Ehrenreich and English's myth has been cited frequently, too many times to detail. But although many writers affirm that the vast majority of Witches were healers, you'll notice that no one offers any statistics to back this statement up. (They can't, because all the evidence points to the opposite conclusion.) Instead, they mention a couple of startling trials where the accused Witch was a healer. Then they blithely aver that these are "typical" cases. This is not true. Look at any detailed study of any country's trials and you'll find that healing Witches were a small -- though significant -- minority.

D5. Witches were just innocent victims in the Burning Times.

Witches were both victims and persecutors in the Burning Times.

One of the ugliest aspects of the Burning Times is that Witches were active Witch hunters. Healing Witches frequently blamed illnesses on "black" Witches, just as some doctors did. More commonly Witches used their divinatory skills to accuse other Witches. When a person believed he'd been cursed, the standard way of checking was to go to a "white" Witch and ask her. Often the "white" Witch confirmed her client's fears, and the client turned around and either attacked the "black" Witch physically or charged her with Witchcraft. In either case, the "white" Witch bears some of the guilt for the "black" Witch's persecution, for it was her professional experience that transformed a client's vague fears into the certainty that he had been magickally assaulted.

How could Witches attack each other like this? In some cases they probably did believe that the "black" Witch was a magickal criminal. Moreover many Witches accepted the stereotypes of Christian demonology. They believed that there really was a conspiracy of Devil-worshippers who were out to destroy all decent folk. Of course, these Witches knew that they, themselves, weren't part of this conspiracy. But they were willing to believe that their neighbors might be.

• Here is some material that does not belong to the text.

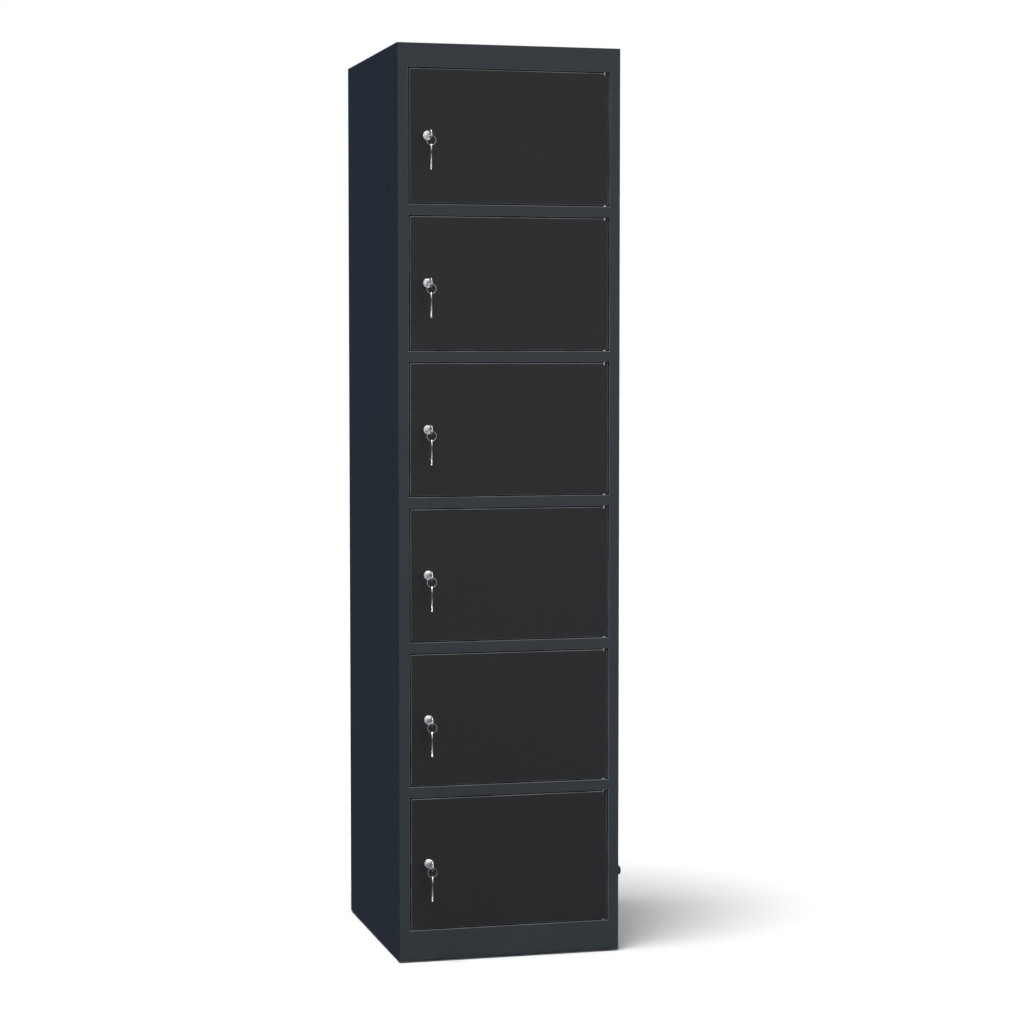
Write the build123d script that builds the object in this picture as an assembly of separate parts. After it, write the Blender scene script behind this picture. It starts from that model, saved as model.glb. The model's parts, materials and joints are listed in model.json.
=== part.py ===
from build123d import *
import os

# Six-door steel locker, one compartment wide.
# Millimetres; X to the right, front towards -Y, Z up; the origin is on the floor,
# under the middle of the sheet-metal body. Depths are counted back from the front face.

# Overall size
WIDTH = 450.0
DEPTH = 500.0
HEIGHT = 1800.0
DOORS = 6

# Folded sheet steel
SHEET = 0.8
BEND = 1.6
SEAM = 0.1

# Front frame
STILE = 22.0
RAIL = 22.0
TOP_RAIL = 47.0
PLINTH_TOP = 64.0
FLOOR_GAP = 4.0
RETURN_DEPTH = 20.0
STILE_LIP = 10.0
STOP_LIP = 8.0
FLANGE = 12.0
REAR_FLANGE = 15.0

# Back panel
GROOVE_DEPTH = 4.0
GROOVE_WIDTH = 30.0
GROOVE_SLOPE = 6.0
GROOVE_X = 75.0
WALL_HOLE_R = 4.0
WALL_HOLE_X = 150.0
WALL_HOLE_DROP = 60.0
RIVET_R = 3.0
RIVET_HEAD = 1.2
RIVETS_PER_SIDE = 8
RIVET_END_GAP = 60.0

# Side holes for bolting lockers together: depth behind the front face, height
LINK_HOLE_R = 4.0
LINK_HOLES = [(85.0, 1520.0), (130.0, 152.0)]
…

How common was this sort of behavior? We don't have any solid statistics, but it appears extremely common. One historian who's studied the issue says that a "white" Witch was far more likely to be hunting Witches than to be the victim of a Witch hunter's persecution.

D6. Witchcraft was a religion focusing on the Horned God.

Very few trials mention a Pagan deity of any sort. Those that do focus on goddesses, not the Horned God.

The most common deity mentioned is a goddess who leads a nightly procession of spirits. Witch trials list over fifty names for this goddess, including Diana, Frau Holde, Irodiana, Habunda, and the Greek Lady. This evidence meshes nicely with what we know about pre-modern Witchcraft. In Pagan times, the patron of Witches was usually a goddess, like Diana or Hecate. Likewise early Christian penitentials rail against Witch goddesses, against the "women who ride with Diana". Best of all, much of this information comes from trials that did not involve torture, trials where there's little evidence of coercion.

Margaret Murray was responsible for the myth that most Witches worshipped a Horned God. Murray believed that the "Satan" who appeared in the Witch trials was really the Horned God of the Witches. Now, she didn't provide any evidence for this. She never showed that there was a pre-Christian horned god who was traditionally associated with Witchcraft. Certainly Pagans worshipped horned gods (and horned goddesses, for that matter). But none of them appear to have had anything to do with Witchcraft. Murray never produced a single Witch trial which equated Satan and some horned deity. (By comparison, there are a number of texts which state that although Witches call their goddess Diana, She's "really" Satan. Others rail against people who worship "Diana, Goddess of the Pagans.") None of the Witch trials ever state that Satan is anybody other than the Christian Devil. Worst of all, Murray relied on our weakest evidence: on trials that involved copious amounts of torture and coercion. Given this, there seems to be little reason to believe her unsupported affirmation that Satan "really" was a Pagan deity.